If the message in the hockey community was "hit to get the puck back" or "hit to break up a rush" we'd get more plays like DeKeyser's. Instead so much of hitting is this faux machoism of hitting to hurt the other guy. Talking heads will often cite things like "wearing the opponent down" over a seven game series. "Gotta get the body on 'em at all costs". And then we act surprised that players flying around at warp speeds miss by a fraction of a second and someone gets hurt, often badly. That's our culture, and that's at least as much on us as it is guys like Matt Cooke.

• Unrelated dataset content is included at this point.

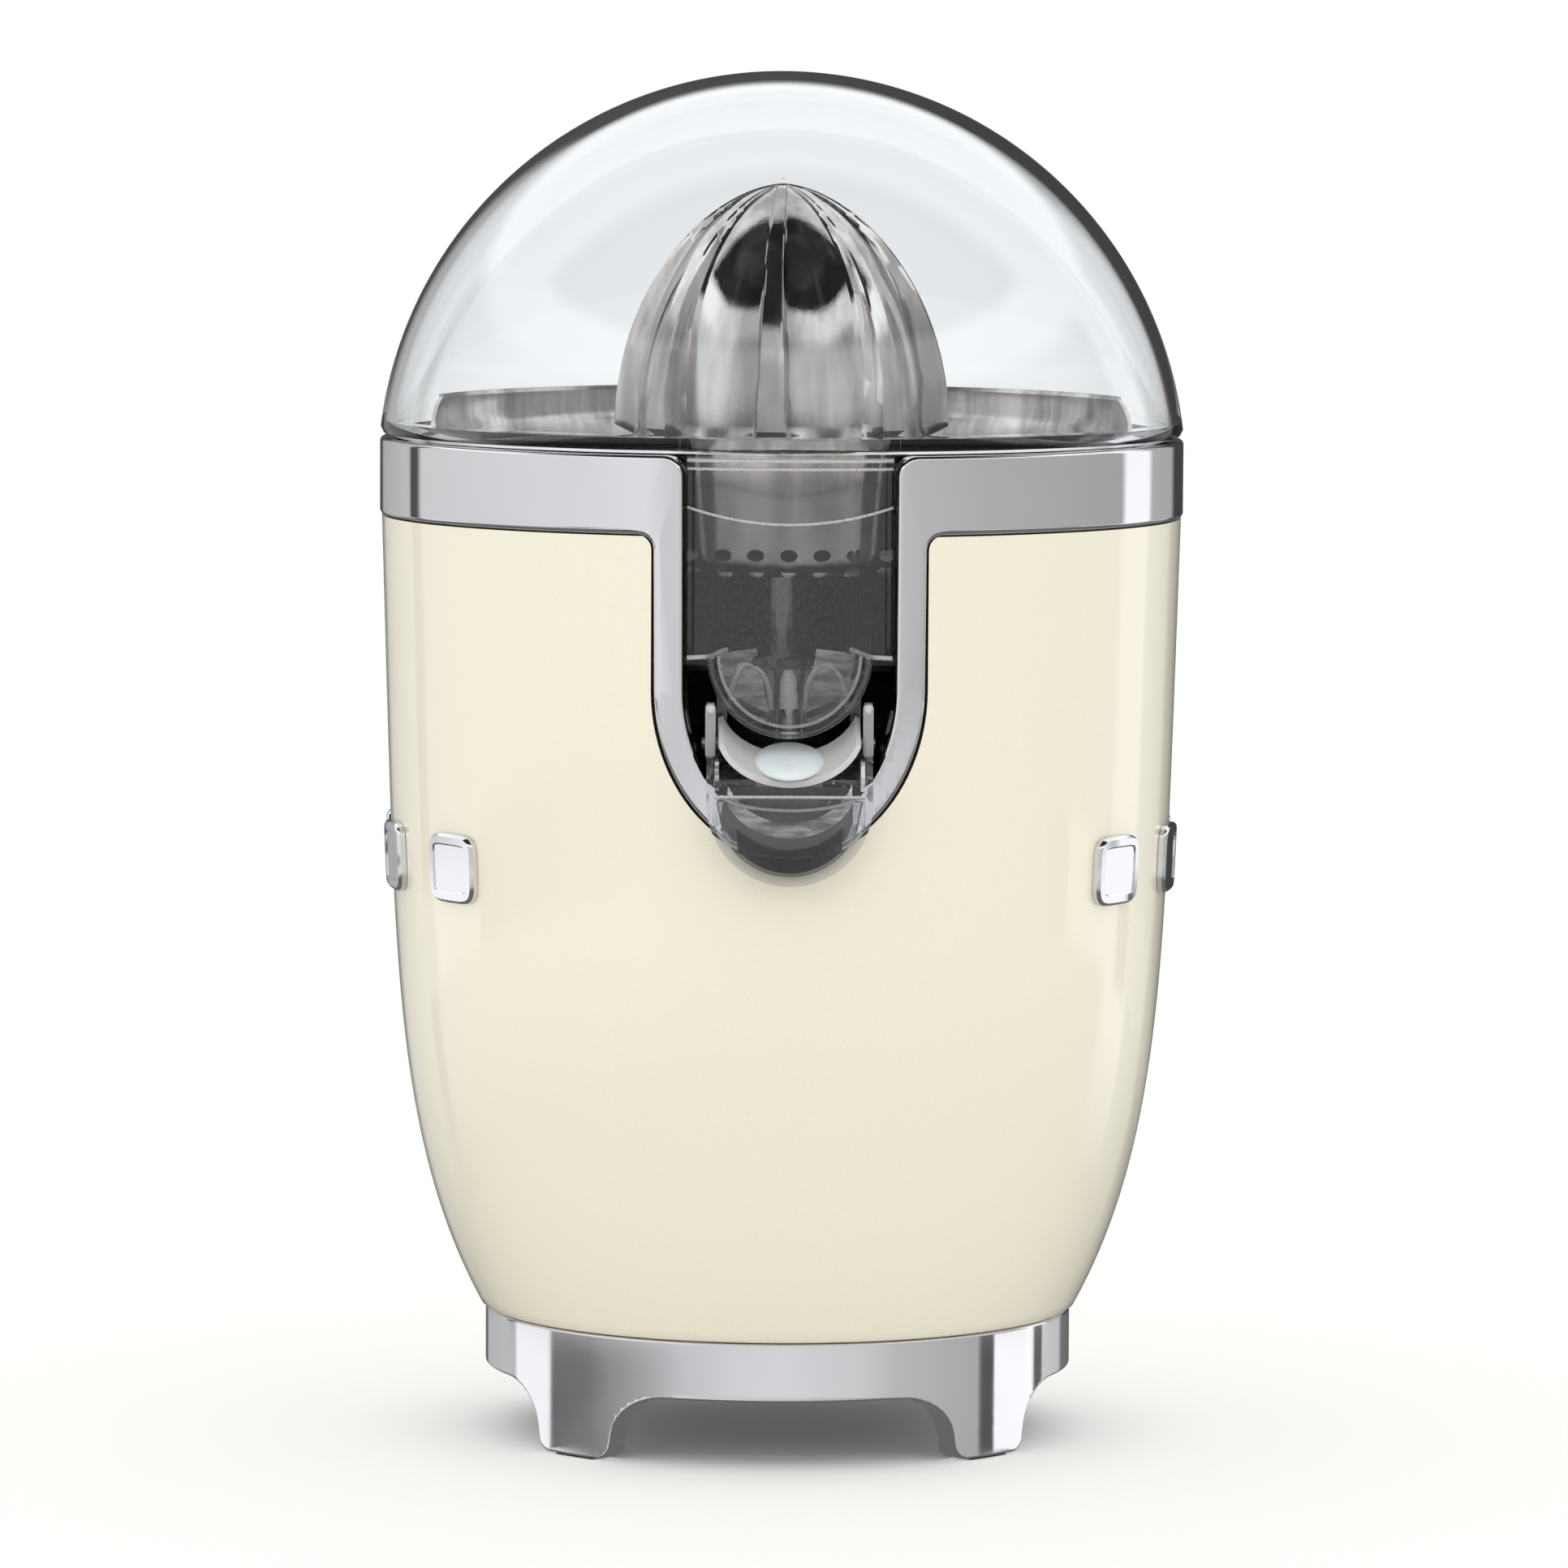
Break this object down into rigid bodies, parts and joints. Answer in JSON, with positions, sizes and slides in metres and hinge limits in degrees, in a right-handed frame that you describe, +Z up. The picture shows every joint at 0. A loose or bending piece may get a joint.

Look at someone like Raffi Torres, or any other random "finish your check" guy on your favourite team. On Ottawa, that guy's Chris Neil. Watch a Chris Neil shift: he essentially doesn't even try to get the puck back when the other team has it, he just puts a body on someone. He always puts a body on someone, and Senators fans love it. Not coincidentally, has a reputation among fans of other teams as being a dirty player. He's also just doing his job. Hell, if someone paid me millions of dollars a year to run around and finish checks you'd bet I'd make sure every single forecheck involved me putting the body on somebody, no matter where the puck was. I bet you'd do the same. That's the culture part of it: we worship guys that "play hard", guys that finish their checks. At the end of the day, that's one thing. But to get all self righteous about the type of hit Cooke threw, or any number of hits guys like Neil, Torres, name your favourite scrappy guy throw just after the puck is gone, well, that's downright hypocritical.